Meta comments about the process
- In hindsight, was probably not a great time for us to "make the switch". Others (from Eclipse Foundation, and Sonatype) made the "intial prototype" build of the platform, and then past middle point of a development year we got ownership to turn into a production build "on our own" (after all, we were the ones with the intimate knowledge of our bundles and our needs). My point is, the prototype was developed while we (core committers) were still very busy trying to maintain two builds (3.8 and 4.2) and finish the "move" to "build.eclipse.org" ... so little time for "joint work" (except thanks goes to Paul Webster for finding some time).
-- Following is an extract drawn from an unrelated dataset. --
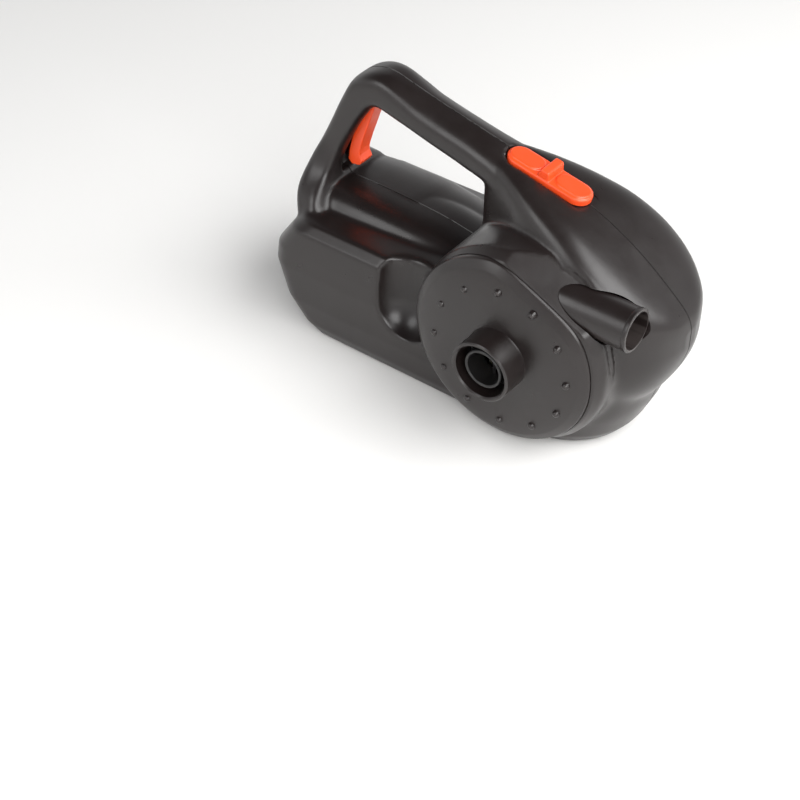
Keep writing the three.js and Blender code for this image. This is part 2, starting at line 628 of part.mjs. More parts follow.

In hindsight, would have been easier or better to do more of a "joint effort" starting at beginning of a cycle, say with Luna M1, than trying to do in the final milestones ... even though the prototype was a great start and much appreciated ... there were aspects of it in error where more interaction with "core" committers was needed to "make it right". More importantly, many of us "missed out" on an educational opportunity about why things were done a certain way. As another example, early in the prototype phase, it was suggested we "move some things around" so the repository structure made more sense for Maven/Tycho builds. At that time, everyone was too busy to even consider it. In hindsight, it would have been better to spend at least a little time to at least think about it ... perhaps where could have been some "small changes" that would have made big improvements?
- An unexpected benefit, that we are still in the process of, of us "redoing the build" has made us re-examine the whole build ... things had been "added to" the PDE build over many years, and nothing ever removed, so there was a lot to "junk" in there; either literally dead code everyone was afraid to touch, or we "continued to build things" even if there was no longer a reason to. We still need to continue that "self examination".
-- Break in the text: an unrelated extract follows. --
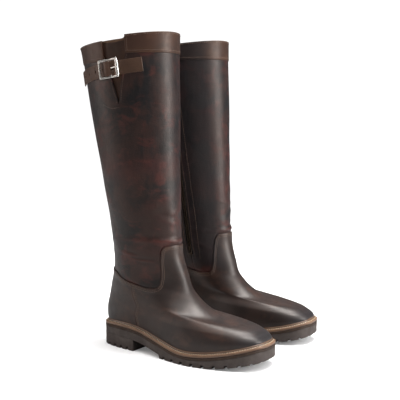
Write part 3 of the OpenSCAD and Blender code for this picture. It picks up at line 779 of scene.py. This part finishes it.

- In general, I think Maven's "claim to fame" is that is is designed for the "whole development process ... build, tests, deployment". Since we use it "only for builds" its not surprising some of its advantages are of no benefit to us. Harder to offset the costs when only partially using its strong points.
- I want to emphasize we would not have been able to release Kepler, without the expertise of many other people outside the core Platform committers (such as from SAP, Redhat, Sonatype, the Eclipse Foundation itself, and others). Their help is and continues to be much appreciated. However, we have sort of ended up now in a funny situation ... I've heard it said "our PDE build was too complicated and only a few people in the world understood it". Now our current Maven/Tycho build is also pretty complicated, and, honestly, I believe there are only a few people in the world that really understand it. :) I could be wrong, but I am just emphasizing that our build still needs to be simplified and our own education needs to continue. But it has been great having the interest and help from so many others in the community. We've learned a lot from them. Very much appreciated.
- In general, Maven/Tycho is very simple and great for small projects (such as for one Git repository with a few features), that use it from the beginning and that are "setup" from the beginning with Maven/Tycho in mind ... but, hard and expensive to adopt large existing projects (without major re-org of repositories and/or refactoring of code). While it is likely quite suitable for "enterprise use" ... it requires a lot of work to "get right".
- Still lots to do! ... Both fixes and "finishing" some things for Kepler SR1 and improvements for Luna.
- At the moment, "releng planning" is done simply by marking "planned items" in bugzilla with "p2". See this query for current "p2" priorities, and if anything is missing, feel free to comment in a "p3" bug that you think it should be "p2".